The seminal work of Reynolds and Rose (1995) established the use of GMMs for text-independent speaker identification. A speaker model is a GMM trained on the cepstral features of that speaker's voice. At test time, the speaker is identified by computing the likelihood of an utterance under each model and choosing the maximum. Reynolds and colleagues later introduced the Universal Background Model and GMM-UBM verification, which became the dominant approach to speaker verification before i-vectors and x-vectors based on deep learning.
A GMM with sufficiently many components can approximate a wide class of smooth densities to arbitrary precision. This makes it a useful baseline for density estimation tasks where the data form is unknown but is unlikely to be highly structured. As a generative model, sampling from a GMM is trivial: sample a component index from $\pi$, then sample from the corresponding Gaussian. This simplicity makes GMMs valuable building blocks inside larger generative pipelines.
Most machine learning libraries provide ready-to-use implementations of GMMs.
| Library | Class | Notable features |
|---|---|---|
| scikit-learn | sklearn.mixture.GaussianMixture | Full, tied, diagonal, and spherical covariance; BIC and AIC computation; multiple initializations |
| scikit-learn | sklearn.mixture.BayesianGaussianMixture | Variational inference with Dirichlet and Dirichlet Process priors; automatic relevance determination |
| TensorFlow Probability | tfp.distributions.MixtureSameFamily | GPU-friendly, differentiable, integrates with deep learning models |
| PyTorch | torch.distributions.MixtureSameFamily | Differentiable mixture distribution suitable for end-to-end learning |
| Stan, PyMC | Custom mixture priors | Full Bayesian inference via MCMC or variational methods |
| MATLAB | fitgmdist | Provides full and shared covariance options, regularization control |
A typical scikit-learn workflow involves choosing $K$ via BIC over a range of candidate values, fitting with k-means initialization and several random restarts, and inspecting the responsibilities or component parameters for interpretability. The BayesianGaussianMixture variant is recommended when the appropriate number of components is unknown, since it is more robust against overfitting than the maximum-likelihood version.

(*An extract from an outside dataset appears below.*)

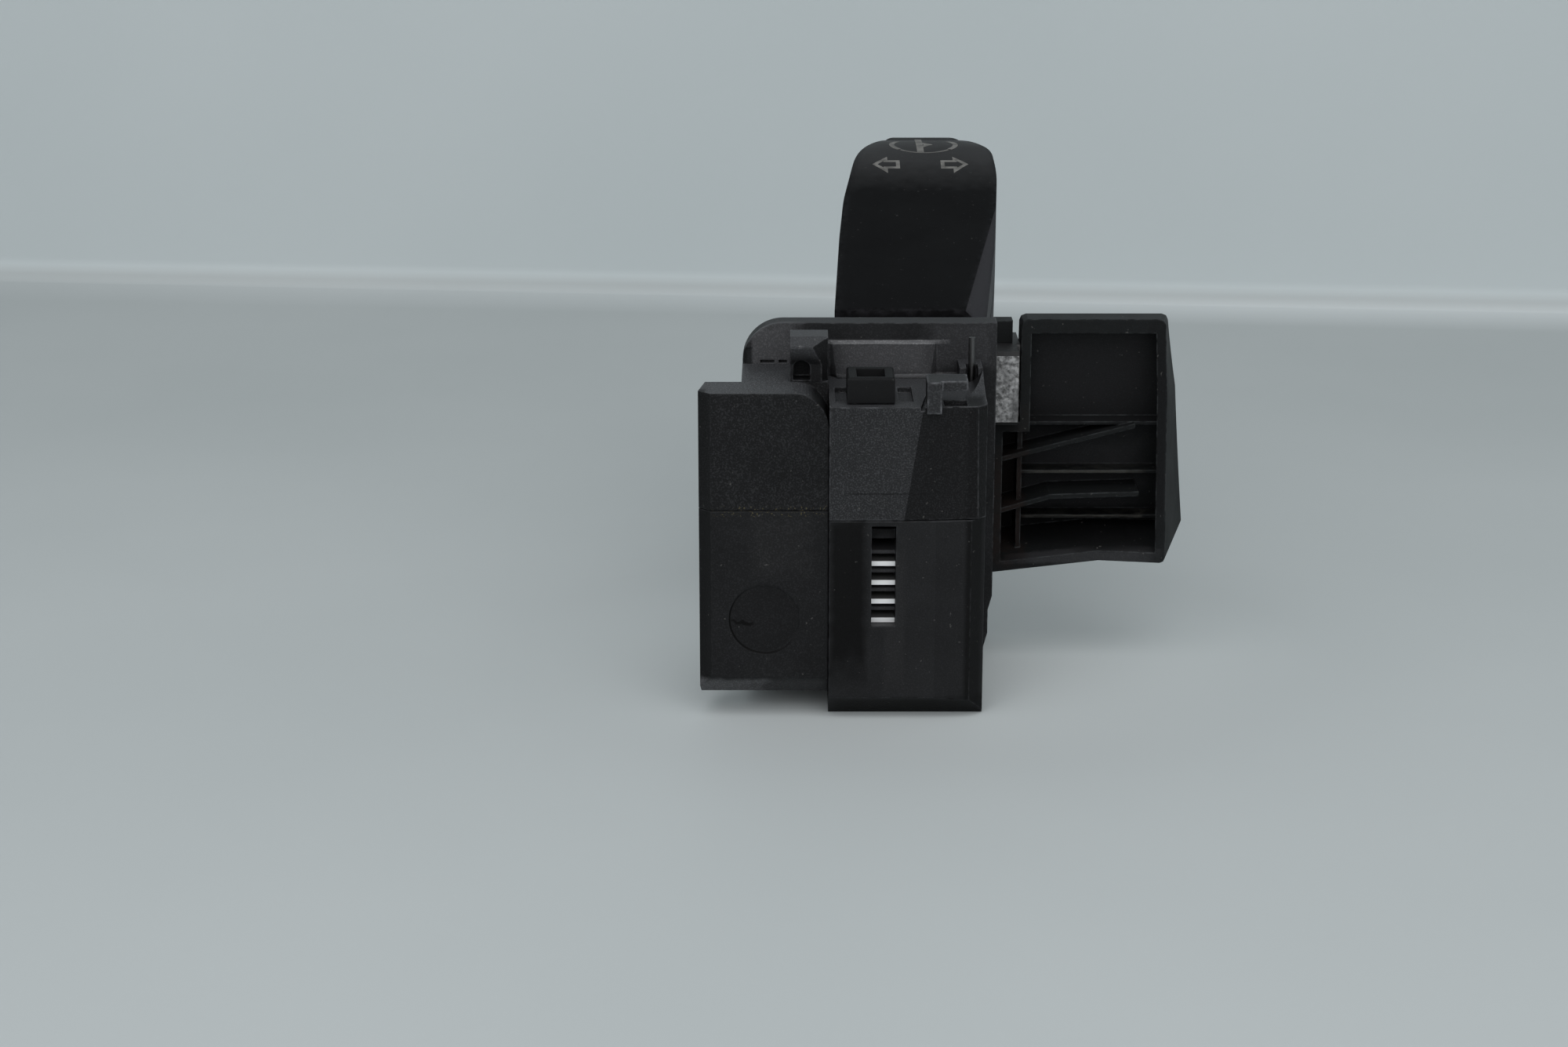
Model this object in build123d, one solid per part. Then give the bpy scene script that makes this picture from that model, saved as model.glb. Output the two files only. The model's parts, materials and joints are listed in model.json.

Mixture models date back to Karl Pearson's 1894 paper on dissecting a frequency curve into two normal components, motivated by measurements of crab body proportions. The mathematical theory developed slowly over the next century. The modern era of mixture model fitting began with the EM paper by Dempster, Laird, and Rubin in 1977, which unified many existing methods under a single framework and proved the monotonic convergence property. The Bayesian information criterion of Schwarz (1978) provided a principled way to compare models with different numbers of components. Reynolds and Rose's 1995 paper made GMMs central to speaker recognition, and the GMM-HMM combination dominated speech recognition for two decades. Christopher Bishop's textbook Pattern Recognition and Machine Learning (2006) gave a definitive treatment in chapter 9, and the rise of variational methods in the 2000s, together with Dirichlet Process priors, opened the door to nonparametric and Bayesian variants. While deep learning has displaced GMMs in many large-scale applications, mixture model ideas continue to influence modern probabilistic deep learning, including mixture density networks, GMM-VAE priors, and clustered latent representations.